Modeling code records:
┄┄┄┄┄┄┄┄┄┄

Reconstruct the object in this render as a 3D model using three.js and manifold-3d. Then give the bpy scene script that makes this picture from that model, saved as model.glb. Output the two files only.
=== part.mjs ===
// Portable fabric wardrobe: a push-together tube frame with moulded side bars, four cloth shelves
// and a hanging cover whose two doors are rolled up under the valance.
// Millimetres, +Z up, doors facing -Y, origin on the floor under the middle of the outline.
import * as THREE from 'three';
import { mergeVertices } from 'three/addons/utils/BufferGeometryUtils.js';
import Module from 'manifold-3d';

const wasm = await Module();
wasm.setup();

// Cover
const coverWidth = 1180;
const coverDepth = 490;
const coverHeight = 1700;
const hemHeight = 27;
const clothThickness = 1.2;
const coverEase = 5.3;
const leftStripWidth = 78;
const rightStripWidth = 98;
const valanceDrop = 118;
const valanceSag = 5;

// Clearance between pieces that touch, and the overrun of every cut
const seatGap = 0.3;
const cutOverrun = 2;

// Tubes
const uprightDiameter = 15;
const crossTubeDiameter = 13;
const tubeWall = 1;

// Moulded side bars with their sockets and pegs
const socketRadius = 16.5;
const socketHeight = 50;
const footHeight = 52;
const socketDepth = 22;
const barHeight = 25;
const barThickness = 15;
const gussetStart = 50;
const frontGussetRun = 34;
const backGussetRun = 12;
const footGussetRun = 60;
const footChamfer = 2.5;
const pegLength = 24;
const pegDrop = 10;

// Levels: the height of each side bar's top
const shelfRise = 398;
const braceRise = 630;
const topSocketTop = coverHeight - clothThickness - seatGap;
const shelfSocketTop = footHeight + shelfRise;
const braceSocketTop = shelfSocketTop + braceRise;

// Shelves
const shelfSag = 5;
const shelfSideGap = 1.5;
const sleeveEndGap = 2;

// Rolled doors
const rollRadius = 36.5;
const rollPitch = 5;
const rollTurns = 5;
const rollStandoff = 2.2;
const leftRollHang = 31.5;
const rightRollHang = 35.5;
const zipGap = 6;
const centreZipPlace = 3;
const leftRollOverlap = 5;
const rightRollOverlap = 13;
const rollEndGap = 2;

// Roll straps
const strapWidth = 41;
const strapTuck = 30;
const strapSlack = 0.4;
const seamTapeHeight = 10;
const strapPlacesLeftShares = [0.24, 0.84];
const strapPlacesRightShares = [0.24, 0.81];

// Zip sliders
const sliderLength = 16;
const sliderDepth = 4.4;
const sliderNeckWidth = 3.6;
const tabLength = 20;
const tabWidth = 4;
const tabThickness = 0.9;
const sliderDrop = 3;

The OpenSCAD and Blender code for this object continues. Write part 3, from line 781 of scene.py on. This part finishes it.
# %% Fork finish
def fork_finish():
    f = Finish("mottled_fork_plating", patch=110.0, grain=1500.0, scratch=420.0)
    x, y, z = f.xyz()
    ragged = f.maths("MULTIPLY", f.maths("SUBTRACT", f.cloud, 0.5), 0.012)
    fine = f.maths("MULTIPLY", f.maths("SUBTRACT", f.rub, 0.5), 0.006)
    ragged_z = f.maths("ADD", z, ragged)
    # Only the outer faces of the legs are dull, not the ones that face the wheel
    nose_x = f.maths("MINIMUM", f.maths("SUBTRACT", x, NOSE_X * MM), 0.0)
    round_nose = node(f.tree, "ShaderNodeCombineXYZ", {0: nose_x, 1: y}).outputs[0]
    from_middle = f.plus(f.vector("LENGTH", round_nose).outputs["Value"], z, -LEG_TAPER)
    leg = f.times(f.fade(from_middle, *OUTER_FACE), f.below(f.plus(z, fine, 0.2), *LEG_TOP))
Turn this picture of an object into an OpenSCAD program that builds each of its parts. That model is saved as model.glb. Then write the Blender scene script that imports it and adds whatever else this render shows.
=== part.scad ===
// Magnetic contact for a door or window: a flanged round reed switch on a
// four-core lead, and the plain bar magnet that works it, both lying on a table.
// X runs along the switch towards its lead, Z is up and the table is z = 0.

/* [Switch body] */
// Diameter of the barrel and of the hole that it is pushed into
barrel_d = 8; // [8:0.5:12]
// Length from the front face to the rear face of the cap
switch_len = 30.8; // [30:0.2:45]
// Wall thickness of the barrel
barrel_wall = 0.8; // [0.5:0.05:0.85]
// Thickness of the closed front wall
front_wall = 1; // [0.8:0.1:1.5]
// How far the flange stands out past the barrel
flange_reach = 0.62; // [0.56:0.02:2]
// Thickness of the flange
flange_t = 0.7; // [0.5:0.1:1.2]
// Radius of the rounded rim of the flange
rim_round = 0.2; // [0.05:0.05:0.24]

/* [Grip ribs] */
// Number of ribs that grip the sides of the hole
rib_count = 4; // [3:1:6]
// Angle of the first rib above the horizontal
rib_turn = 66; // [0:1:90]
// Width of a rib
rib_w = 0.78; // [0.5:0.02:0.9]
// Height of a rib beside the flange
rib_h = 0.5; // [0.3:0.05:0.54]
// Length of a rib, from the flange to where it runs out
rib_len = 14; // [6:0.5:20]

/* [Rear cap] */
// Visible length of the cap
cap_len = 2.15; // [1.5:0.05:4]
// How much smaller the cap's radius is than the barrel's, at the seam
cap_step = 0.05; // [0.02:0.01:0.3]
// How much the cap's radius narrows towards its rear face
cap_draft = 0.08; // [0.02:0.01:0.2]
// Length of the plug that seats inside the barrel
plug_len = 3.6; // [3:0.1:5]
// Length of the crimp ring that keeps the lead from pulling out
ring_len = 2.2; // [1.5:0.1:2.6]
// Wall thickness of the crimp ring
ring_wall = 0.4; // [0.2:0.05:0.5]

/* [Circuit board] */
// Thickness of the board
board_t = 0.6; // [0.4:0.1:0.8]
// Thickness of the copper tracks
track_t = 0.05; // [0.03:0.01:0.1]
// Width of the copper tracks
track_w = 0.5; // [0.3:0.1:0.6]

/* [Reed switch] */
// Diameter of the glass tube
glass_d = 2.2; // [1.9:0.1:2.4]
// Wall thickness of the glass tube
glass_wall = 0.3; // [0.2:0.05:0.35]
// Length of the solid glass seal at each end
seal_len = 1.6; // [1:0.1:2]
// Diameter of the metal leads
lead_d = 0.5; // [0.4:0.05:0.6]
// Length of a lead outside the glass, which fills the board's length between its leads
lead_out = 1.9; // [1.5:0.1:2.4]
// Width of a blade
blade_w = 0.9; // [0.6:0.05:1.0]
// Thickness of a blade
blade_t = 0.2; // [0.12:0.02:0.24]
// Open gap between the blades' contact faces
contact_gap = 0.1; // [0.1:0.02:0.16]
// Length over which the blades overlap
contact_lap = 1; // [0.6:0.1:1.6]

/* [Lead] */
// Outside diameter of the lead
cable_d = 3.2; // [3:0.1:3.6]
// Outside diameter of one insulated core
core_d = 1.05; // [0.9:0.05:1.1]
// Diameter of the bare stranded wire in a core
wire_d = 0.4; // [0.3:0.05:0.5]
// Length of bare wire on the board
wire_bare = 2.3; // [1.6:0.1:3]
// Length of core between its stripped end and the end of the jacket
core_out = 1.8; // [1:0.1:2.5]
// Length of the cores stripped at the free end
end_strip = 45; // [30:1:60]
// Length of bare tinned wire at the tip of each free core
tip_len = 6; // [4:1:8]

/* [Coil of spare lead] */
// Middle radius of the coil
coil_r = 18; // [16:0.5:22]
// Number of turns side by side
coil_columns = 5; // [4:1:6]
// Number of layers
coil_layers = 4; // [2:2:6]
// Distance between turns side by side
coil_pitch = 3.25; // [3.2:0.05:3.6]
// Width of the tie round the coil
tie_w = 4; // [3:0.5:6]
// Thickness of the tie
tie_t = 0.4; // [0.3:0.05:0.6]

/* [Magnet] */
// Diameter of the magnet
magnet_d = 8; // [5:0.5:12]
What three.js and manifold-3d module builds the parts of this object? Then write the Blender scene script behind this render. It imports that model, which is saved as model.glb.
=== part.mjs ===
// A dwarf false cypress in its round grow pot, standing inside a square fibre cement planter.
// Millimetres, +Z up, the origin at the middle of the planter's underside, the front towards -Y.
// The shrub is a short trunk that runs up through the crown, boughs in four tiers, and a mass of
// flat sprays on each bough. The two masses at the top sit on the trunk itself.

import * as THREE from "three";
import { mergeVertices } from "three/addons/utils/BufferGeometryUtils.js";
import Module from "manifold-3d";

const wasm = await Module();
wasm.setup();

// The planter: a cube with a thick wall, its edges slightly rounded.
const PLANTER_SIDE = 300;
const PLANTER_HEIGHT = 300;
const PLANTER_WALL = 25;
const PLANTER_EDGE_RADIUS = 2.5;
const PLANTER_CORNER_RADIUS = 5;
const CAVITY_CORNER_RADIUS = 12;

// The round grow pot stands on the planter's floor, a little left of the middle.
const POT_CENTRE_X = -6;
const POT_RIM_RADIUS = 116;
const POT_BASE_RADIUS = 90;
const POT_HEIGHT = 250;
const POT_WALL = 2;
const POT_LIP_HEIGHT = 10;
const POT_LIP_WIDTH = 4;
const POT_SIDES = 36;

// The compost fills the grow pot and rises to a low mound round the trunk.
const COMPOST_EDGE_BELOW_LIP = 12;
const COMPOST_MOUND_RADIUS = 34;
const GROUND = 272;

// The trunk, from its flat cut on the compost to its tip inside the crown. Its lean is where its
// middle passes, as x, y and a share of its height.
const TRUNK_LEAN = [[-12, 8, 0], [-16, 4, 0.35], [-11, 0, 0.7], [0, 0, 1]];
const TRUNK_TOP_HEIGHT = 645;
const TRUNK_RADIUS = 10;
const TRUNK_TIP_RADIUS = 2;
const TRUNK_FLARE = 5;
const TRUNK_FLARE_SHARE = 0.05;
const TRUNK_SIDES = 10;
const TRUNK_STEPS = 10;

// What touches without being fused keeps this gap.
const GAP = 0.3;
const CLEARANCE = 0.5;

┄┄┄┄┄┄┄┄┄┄

• **OBJECTIVE**
Reproduce exactly the lines from the one containing "Turn this picture" through the one containing "rib_len = 14; // [6:0.5:20]", inclusive, and nothing else.

• **SOLUTION FOR THIS TASK**
Turn this picture of an object into an OpenSCAD program that builds each of its parts. That model is saved as model.glb. Then write the Blender scene script that imports it and adds whatever else this render shows.
=== part.scad ===
// Magnetic contact for a door or window: a flanged round reed switch on a
// four-core lead, and the plain bar magnet that works it, both lying on a table.
// X runs along the switch towards its lead, Z is up and the table is z = 0.

/* [Switch body] */
// Diameter of the barrel and of the hole that it is pushed into
barrel_d = 8; // [8:0.5:12]
// Length from the front face to the rear face of the cap
switch_len = 30.8; // [30:0.2:45]
// Wall thickness of the barrel
barrel_wall = 0.8; // [0.5:0.05:0.85]
// Thickness of the closed front wall
front_wall = 1; // [0.8:0.1:1.5]
// How far the flange stands out past the barrel
flange_reach = 0.62; // [0.56:0.02:2]
// Thickness of the flange
flange_t = 0.7; // [0.5:0.1:1.2]
// Radius of the rounded rim of the flange
rim_round = 0.2; // [0.05:0.05:0.24]

/* [Grip ribs] */
// Number of ribs that grip the sides of the hole
rib_count = 4; // [3:1:6]
// Angle of the first rib above the horizontal
rib_turn = 66; // [0:1:90]
// Width of a rib
rib_w = 0.78; // [0.5:0.02:0.9]
// Height of a rib beside the flange
rib_h = 0.5; // [0.3:0.05:0.54]
// Length of a rib, from the flange to where it runs out
rib_len = 14; // [6:0.5:20]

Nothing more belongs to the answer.